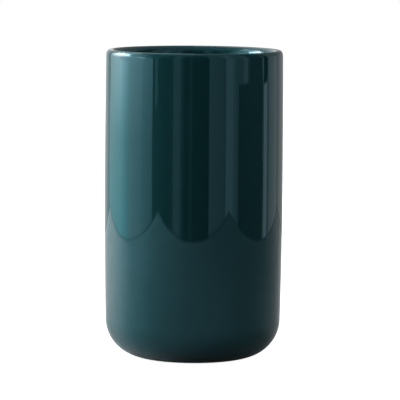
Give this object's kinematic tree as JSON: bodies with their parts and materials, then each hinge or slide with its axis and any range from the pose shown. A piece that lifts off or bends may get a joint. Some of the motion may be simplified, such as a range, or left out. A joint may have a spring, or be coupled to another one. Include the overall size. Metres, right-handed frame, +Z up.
{
  "type": "brush pot",
  "caption": "Tall round glazed stoneware pot with a rounded lip and heel, for standing brushes or pens in; it rests on small grip pads set inside the foot ring.",
  "frame": {"origin": "centre of the underside, on the surface that the pot stands on", "axes": "+Z up along the pot's axis of turning; the pot is round, so +X and +Y are free, and the four pads lie at 45 degrees to them"},
  "size_m": [0.076, 0.076, 0.1315],
  "materials": {
    "teal_glaze": "clear gloss glaze over stoneware, bare clay on the foot ring",
    "grip_pad_rubber": "matt moulded rubber"
  },
  "bodies": {
    "root": {"pot_body": "teal_glaze", "foot_pad_1": "grip_pad_rubber", "foot_pad_2": "grip_pad_rubber", "foot_pad_3": "grip_pad_rubber", "foot_pad_4": "grip_pad_rubber"}
  },
  "joints": []
}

> _THE TASK_: Extract all of the data exactly as written.

> _REPLY_:
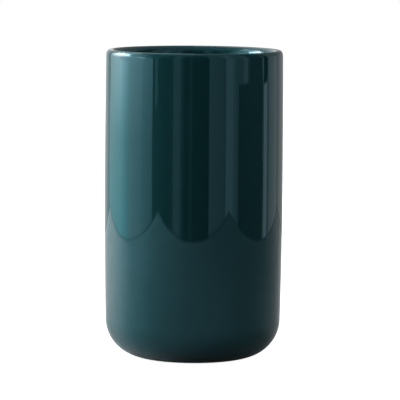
Give this object's kinematic tree as JSON: bodies with their parts and materials, then each hinge or slide with its axis and any range from the pose shown. A piece that lifts off or bends may get a joint. Some of the motion may be simplified, such as a range, or left out. A joint may have a spring, or be coupled to another one. Include the overall size. Metres, right-handed frame, +Z up.
{
  "type": "brush pot",
  "caption": "Tall round glazed stoneware pot with a rounded lip and heel, for standing brushes or pens in; it rests on small grip pads set inside the foot ring.",
  "frame": {"origin": "centre of the underside, on the surface that the pot stands on", "axes": "+Z up along the pot's axis of turning; the pot is round, so +X and +Y are free, and the four pads lie at 45 degrees to them"},
  "size_m": [0.076, 0.076, 0.1315],
  "materials": {
    "teal_glaze": "clear gloss glaze over stoneware, bare clay on the foot ring",
    "grip_pad_rubber": "matt moulded rubber"
  },
  "bodies": {
    "root": {"pot_body": "teal_glaze", "foot_pad_1": "grip_pad_rubber", "foot_pad_2": "grip_pad_rubber", "foot_pad_3": "grip_pad_rubber", "foot_pad_4": "grip_pad_rubber"}
  },
  "joints": []
}